Opposition Leader David Speirs, who will be absent from parliament on budget day, has consistently championed the necessity for consensus on the multi-generational nuclear-powered submarine project.
Shifting the dial on housing is much trickier.
Mr Malinauskas has removed this as a budget centrepiece by creating a major industry summit on June 25 for “the release of a comprehensive housing road map”.
Newly minted “super” Housing Minister Nick Champion has been charged with producing a policy that will shift the dial on home supply. He will be tested against this objective on June 25 and beyond.
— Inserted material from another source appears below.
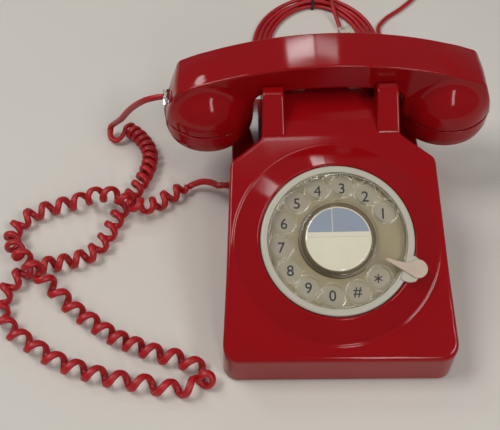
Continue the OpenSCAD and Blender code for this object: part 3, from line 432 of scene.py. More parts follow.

The date is significant. A quarterly water bill rise of about $17.80 is expected when the Essential Services Commission delivers a final regulatory determination after a mid-June meeting.
The Advertiser in March revealed warnings of a $1bn cost to install water and sewerage infrastructure to housing developments, including four parcels of at least 23,700 homes announced by Mr Malinauskas in February last year. Mr Mullighan then flagged softening the expected water bill hike by deepening the state’s $38.2bn debt. A debt-funded state budget raid was expected.
On the other side, the Liberals have proposed lifting stamp duty exemption thresholds for new homes and vacant land, plus cutting stamp duty by $10,000 for established homes up to $750,000.
They also want to make apprentices and trainees exempt from payroll tax.
These are proposals with merit and represent Mr Speirs’ first major economic policy venture.
It would be wise to view promises from either side to fix the housing crisis with similar scepticism to the Labor election vow to fix the ramping crisis.
Neither major party has a great track record of increasing supply in Adelaide.
In the face of crippling interest rates and with limited financial resources, there’s only so much state governments can do to solve the housing crisis.